December 14th, 2007 by flanews

Baseball’s biggest names are now linked to steroids, but Florida has a program to discourage substance abuse among high school athletes.  Florida is one of only three states to make testing mandatory.  As Chris Casquejo tells us, coaches believe the program is working.

Hear it here: Testing High School Athletes For Steroids

High school steroid use nationwide is estimated at 3 to 6 percent.  In the fall, Florida started a pilot program to test one percent of athletes who play football, baseball, flag football, softball and weight lifting.  Reginald Davis is a high school athletic director who believes steroids are a non-issue.

“We are not going to tolerate steroid use,” said Davis.  “But I don’t know that the testing had a real impact on that number because I don’t know that we had a real problem here.”

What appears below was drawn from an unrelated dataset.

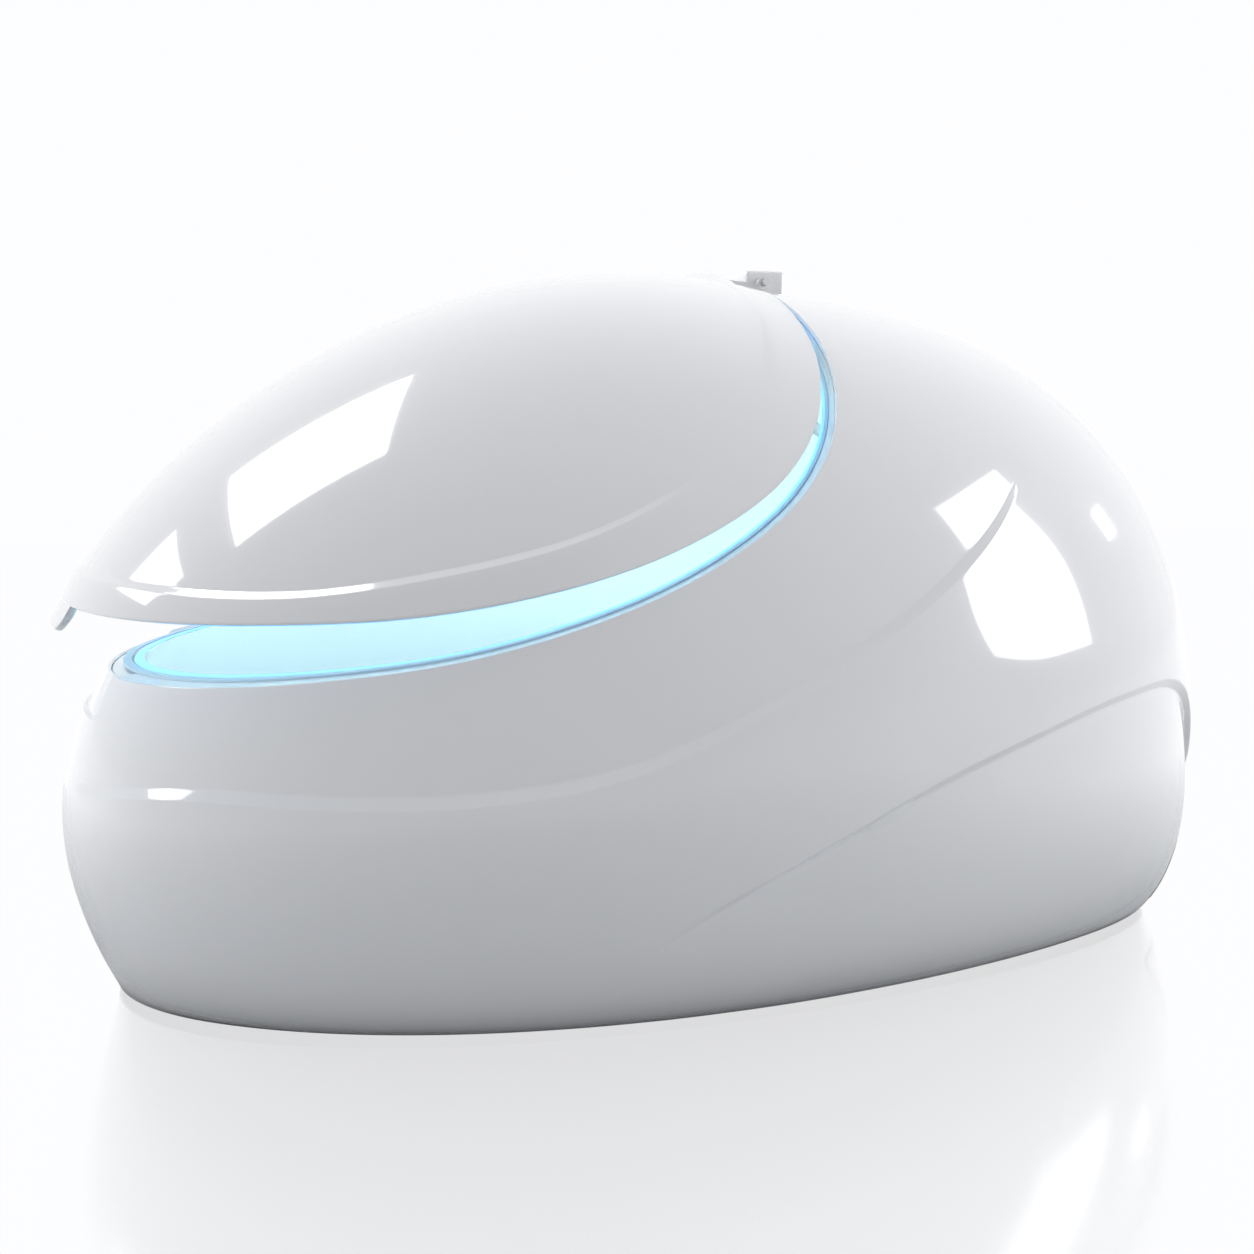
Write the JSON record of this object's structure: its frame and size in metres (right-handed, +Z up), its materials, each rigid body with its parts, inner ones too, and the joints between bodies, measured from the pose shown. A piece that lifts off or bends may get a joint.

The state athletic association can’t comment on any test results, positive or negative.  But the lawmaker who pushed for the program says it’s going very well.

The head baseball coach at Tallahassee Community College believes high schoolers need to stay clear of steroids.

“When Johnny puts on 35 pounds in two months and it’s all muscle, Dad and Mom are going to know he’s doing something wrong,” said TCC baseball coach Mike McLeod.

He’s lukewarm about the effectiveness of testing high school athletes.

“I don’t know that all the testing, the one percent testing, is going to help,” McLeod said.  “But it’s just going to heighten awareness.”

Because Florida’s program is so new, hard numbers aren’t available.  Students who test positive are suspended from all sports for 90 days.  They can appeal two months into their suspension.

The state athletic association will submit a report about the steroid-testing program to Florida lawmakers in the spring.

Posted in Children, Education, State News | 1 Comment »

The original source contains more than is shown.